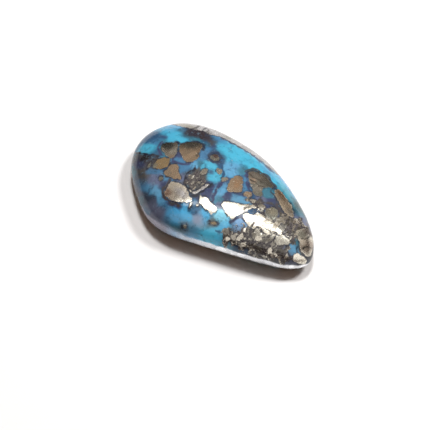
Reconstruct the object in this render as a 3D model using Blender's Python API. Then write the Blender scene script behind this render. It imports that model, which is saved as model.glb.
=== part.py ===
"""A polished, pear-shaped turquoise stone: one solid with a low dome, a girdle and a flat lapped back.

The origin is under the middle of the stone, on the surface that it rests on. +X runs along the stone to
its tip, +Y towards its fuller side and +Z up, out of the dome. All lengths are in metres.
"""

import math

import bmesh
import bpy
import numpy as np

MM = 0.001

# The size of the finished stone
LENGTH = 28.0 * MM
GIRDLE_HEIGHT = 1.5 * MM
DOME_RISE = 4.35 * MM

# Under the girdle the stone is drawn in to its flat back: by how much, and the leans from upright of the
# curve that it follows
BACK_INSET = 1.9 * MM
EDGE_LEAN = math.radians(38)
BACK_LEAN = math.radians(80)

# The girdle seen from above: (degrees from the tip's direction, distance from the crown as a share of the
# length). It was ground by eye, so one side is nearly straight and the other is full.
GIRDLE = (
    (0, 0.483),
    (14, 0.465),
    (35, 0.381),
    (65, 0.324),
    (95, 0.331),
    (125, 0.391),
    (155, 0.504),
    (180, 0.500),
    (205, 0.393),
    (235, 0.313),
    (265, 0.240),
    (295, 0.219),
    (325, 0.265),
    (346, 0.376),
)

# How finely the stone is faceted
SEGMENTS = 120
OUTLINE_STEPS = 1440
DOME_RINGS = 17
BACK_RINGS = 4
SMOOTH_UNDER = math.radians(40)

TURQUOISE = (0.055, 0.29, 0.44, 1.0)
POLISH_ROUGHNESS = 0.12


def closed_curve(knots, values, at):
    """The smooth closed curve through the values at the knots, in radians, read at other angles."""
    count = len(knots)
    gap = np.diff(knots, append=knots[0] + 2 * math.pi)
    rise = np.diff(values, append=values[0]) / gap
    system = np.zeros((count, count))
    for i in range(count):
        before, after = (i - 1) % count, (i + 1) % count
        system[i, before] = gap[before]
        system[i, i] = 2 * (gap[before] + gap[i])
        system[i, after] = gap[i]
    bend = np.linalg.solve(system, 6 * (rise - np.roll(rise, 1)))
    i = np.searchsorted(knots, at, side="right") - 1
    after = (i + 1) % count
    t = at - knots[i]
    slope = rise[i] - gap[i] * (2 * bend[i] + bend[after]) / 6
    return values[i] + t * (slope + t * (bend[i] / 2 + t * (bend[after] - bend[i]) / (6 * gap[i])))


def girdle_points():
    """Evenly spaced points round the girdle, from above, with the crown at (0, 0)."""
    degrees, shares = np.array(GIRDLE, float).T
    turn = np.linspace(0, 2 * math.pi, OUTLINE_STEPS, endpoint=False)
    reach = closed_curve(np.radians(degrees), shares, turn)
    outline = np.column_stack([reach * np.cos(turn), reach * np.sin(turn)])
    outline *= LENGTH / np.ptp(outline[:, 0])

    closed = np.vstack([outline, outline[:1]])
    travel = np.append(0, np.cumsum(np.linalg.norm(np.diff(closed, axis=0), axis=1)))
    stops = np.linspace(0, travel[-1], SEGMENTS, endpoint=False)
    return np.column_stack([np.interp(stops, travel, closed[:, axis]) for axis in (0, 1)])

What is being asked
Only the lines from the first line of the material above through the line that contains "flat lapped back." should be quoted, each one exactly.

Written answer
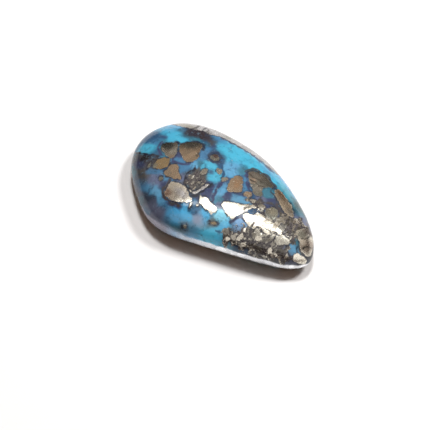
Reconstruct the object in this render as a 3D model using Blender's Python API. Then write the Blender scene script behind this render. It imports that model, which is saved as model.glb.
=== part.py ===
"""A polished, pear-shaped turquoise stone: one solid with a low dome, a girdle and a flat lapped back.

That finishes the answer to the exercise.